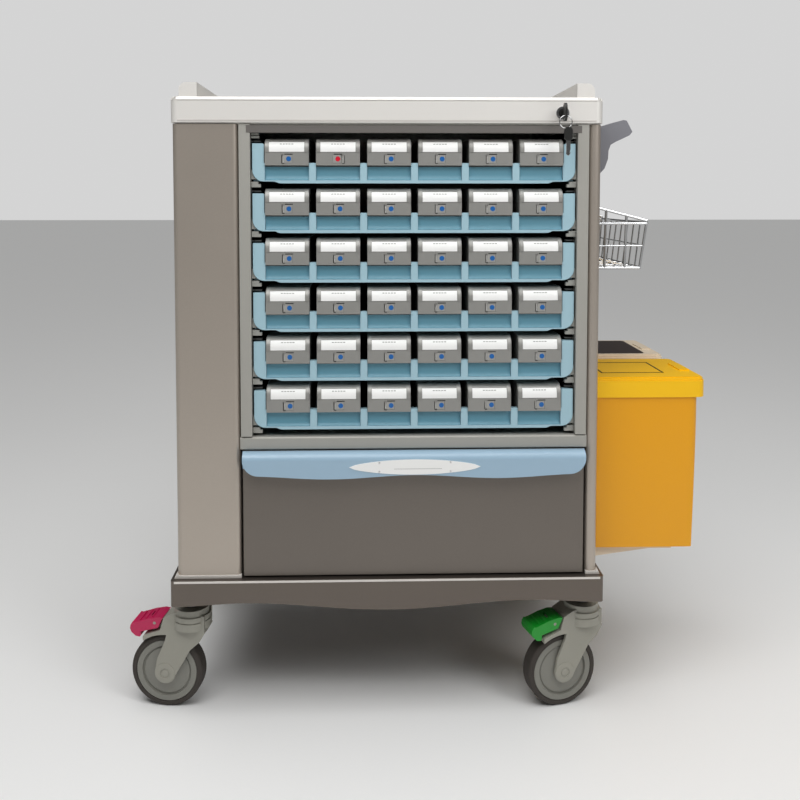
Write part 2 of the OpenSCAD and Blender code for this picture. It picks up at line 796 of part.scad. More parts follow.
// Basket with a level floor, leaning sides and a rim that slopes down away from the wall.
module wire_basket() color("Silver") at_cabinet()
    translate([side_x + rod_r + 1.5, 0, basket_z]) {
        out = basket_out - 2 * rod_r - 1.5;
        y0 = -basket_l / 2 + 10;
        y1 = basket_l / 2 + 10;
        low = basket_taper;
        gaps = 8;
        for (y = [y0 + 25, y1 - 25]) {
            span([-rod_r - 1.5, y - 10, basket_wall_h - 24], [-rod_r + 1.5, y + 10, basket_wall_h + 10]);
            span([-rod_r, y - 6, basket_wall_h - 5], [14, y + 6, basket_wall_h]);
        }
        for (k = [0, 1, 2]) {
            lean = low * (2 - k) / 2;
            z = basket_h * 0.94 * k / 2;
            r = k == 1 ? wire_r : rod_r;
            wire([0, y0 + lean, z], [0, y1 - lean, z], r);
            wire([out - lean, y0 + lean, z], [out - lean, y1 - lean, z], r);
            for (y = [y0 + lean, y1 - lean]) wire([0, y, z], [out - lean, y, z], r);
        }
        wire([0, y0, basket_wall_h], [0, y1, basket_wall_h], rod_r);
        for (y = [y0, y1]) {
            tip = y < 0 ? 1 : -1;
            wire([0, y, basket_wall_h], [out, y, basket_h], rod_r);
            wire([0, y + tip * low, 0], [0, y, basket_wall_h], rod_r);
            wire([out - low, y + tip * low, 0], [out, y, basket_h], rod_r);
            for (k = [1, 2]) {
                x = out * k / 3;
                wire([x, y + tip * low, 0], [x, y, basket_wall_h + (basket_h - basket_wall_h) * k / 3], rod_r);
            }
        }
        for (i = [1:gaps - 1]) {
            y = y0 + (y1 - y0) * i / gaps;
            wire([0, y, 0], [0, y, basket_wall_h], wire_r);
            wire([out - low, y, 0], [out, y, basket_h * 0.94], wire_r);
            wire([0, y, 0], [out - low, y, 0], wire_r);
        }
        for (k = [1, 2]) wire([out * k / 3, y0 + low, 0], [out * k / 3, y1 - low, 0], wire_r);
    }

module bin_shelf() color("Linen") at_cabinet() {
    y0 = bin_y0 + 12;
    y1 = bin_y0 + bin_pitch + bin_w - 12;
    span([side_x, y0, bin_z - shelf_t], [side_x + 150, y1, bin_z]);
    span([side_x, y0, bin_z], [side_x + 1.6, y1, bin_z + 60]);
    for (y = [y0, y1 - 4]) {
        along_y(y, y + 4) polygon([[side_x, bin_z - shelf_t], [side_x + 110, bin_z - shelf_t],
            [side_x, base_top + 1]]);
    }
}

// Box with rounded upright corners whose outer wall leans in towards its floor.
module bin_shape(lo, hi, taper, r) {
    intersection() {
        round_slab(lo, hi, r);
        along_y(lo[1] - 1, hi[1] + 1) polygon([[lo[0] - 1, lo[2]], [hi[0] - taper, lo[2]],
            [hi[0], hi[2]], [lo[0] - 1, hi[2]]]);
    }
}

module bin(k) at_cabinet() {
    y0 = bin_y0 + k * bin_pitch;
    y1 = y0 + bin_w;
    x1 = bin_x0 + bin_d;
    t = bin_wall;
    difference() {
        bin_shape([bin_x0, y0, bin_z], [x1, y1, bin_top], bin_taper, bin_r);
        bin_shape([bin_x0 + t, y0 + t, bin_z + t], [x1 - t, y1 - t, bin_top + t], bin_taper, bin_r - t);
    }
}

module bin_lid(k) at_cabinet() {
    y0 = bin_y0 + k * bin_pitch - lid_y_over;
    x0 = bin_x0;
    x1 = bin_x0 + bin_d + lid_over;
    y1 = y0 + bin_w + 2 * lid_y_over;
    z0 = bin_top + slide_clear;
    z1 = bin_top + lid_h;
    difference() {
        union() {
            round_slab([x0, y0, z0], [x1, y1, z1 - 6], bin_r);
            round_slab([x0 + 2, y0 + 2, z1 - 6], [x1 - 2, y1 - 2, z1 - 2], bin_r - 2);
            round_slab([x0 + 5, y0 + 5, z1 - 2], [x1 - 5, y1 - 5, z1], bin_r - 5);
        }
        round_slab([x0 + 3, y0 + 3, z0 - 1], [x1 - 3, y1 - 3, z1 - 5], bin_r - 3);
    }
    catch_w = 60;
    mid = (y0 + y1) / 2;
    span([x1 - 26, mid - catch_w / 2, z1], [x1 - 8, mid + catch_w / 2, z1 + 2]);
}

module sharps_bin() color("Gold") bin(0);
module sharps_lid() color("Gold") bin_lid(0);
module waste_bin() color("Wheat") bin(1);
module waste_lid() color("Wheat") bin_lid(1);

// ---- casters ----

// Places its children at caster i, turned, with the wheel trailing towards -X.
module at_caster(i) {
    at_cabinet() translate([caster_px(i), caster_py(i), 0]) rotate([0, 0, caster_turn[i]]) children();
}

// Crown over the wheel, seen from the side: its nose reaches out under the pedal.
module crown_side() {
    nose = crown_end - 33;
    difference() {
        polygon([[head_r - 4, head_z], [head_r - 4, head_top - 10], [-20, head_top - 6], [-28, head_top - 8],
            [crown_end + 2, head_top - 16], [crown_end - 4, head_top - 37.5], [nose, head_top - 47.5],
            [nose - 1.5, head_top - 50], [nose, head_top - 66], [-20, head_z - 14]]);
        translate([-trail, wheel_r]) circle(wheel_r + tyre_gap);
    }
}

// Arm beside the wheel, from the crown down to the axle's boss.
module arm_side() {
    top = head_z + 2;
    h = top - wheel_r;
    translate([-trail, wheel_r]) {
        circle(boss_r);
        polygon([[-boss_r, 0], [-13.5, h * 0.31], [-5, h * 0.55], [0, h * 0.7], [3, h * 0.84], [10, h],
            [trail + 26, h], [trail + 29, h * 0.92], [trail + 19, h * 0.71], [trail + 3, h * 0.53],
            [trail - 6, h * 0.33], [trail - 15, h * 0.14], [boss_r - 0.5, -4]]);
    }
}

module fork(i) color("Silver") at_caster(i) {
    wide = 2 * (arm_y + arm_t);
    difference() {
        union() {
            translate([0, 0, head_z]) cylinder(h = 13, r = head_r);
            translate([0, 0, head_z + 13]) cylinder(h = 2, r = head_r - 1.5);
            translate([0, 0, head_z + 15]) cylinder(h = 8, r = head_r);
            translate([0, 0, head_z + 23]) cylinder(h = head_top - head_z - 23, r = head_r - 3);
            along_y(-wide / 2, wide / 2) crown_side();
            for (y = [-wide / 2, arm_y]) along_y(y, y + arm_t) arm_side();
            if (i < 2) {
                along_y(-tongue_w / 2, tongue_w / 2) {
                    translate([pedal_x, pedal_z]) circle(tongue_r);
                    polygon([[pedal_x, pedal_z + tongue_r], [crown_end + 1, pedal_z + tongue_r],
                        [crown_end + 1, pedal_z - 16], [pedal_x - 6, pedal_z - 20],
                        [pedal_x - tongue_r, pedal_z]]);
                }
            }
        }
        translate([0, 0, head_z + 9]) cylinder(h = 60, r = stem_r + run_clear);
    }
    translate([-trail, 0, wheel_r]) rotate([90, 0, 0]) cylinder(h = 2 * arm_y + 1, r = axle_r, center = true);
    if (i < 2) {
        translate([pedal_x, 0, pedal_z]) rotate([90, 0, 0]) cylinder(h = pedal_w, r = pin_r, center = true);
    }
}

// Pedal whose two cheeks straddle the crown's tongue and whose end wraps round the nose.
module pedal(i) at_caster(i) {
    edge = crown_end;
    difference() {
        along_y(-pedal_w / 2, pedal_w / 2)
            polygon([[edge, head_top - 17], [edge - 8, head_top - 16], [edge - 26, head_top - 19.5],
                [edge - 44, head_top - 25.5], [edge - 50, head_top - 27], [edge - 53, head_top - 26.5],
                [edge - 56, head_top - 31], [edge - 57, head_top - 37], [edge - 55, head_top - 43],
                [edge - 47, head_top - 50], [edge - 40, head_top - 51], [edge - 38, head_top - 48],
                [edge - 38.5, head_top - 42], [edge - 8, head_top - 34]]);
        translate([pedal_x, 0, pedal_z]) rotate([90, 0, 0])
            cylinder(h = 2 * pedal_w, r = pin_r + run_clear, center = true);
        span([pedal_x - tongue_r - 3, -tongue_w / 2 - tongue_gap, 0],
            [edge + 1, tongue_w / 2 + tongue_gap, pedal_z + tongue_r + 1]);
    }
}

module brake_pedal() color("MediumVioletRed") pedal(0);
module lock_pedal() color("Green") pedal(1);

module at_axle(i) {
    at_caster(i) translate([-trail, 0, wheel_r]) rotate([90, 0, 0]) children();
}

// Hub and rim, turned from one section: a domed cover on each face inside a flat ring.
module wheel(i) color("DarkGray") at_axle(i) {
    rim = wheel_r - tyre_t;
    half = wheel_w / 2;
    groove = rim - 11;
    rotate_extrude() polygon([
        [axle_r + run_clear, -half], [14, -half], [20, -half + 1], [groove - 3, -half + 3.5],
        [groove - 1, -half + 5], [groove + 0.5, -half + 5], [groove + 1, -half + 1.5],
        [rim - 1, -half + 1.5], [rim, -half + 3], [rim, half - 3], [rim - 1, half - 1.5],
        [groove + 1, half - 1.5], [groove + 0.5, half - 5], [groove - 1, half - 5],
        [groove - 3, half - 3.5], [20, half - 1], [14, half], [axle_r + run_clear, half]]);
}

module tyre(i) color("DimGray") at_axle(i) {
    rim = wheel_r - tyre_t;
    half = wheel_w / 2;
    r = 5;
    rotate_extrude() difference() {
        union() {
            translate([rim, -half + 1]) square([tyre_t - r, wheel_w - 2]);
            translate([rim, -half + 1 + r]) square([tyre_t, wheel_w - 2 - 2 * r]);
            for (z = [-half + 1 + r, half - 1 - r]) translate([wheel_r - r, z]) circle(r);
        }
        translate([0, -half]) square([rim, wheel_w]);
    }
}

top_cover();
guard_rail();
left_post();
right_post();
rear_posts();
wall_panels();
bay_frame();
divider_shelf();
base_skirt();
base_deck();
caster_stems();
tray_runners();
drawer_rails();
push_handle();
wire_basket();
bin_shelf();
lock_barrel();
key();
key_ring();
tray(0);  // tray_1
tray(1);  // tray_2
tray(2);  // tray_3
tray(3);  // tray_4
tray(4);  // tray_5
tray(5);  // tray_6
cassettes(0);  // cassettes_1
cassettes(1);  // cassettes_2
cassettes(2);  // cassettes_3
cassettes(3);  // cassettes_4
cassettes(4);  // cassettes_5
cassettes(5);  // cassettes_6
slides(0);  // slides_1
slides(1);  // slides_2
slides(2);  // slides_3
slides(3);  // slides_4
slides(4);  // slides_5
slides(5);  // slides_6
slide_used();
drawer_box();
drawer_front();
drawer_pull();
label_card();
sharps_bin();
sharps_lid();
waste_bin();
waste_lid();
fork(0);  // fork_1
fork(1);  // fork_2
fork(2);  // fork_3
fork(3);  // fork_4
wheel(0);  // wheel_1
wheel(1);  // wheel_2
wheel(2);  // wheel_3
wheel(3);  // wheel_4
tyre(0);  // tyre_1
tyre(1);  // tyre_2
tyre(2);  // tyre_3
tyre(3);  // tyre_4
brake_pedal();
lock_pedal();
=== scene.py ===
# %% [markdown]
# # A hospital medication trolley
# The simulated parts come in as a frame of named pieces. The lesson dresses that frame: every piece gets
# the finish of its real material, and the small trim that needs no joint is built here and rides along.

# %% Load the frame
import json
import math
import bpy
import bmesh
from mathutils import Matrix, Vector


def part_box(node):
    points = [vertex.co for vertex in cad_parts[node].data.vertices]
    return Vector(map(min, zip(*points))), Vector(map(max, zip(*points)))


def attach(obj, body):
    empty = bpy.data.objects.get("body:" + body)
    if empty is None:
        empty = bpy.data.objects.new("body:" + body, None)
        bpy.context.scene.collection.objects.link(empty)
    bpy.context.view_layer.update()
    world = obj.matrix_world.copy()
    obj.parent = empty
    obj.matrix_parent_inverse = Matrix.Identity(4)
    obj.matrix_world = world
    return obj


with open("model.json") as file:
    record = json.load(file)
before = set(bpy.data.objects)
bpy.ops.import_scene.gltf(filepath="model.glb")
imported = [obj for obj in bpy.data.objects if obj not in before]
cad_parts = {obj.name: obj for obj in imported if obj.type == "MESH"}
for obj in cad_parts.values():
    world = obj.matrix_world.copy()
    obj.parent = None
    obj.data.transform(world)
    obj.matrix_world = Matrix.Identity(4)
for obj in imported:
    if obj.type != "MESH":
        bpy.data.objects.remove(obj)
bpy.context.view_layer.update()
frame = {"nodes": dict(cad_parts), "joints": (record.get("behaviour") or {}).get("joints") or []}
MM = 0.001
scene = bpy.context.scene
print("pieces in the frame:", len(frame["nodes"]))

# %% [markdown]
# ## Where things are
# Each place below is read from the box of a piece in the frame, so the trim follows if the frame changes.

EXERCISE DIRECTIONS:
In the listing, find every line containing the word "nodes" and list it.

SOLUTION TO THIS TASK:
frame = {"nodes": dict(cad_parts), "joints": (record.get("behaviour") or {}).get("joints") or []}
print("pieces in the frame:", len(frame["nodes"]))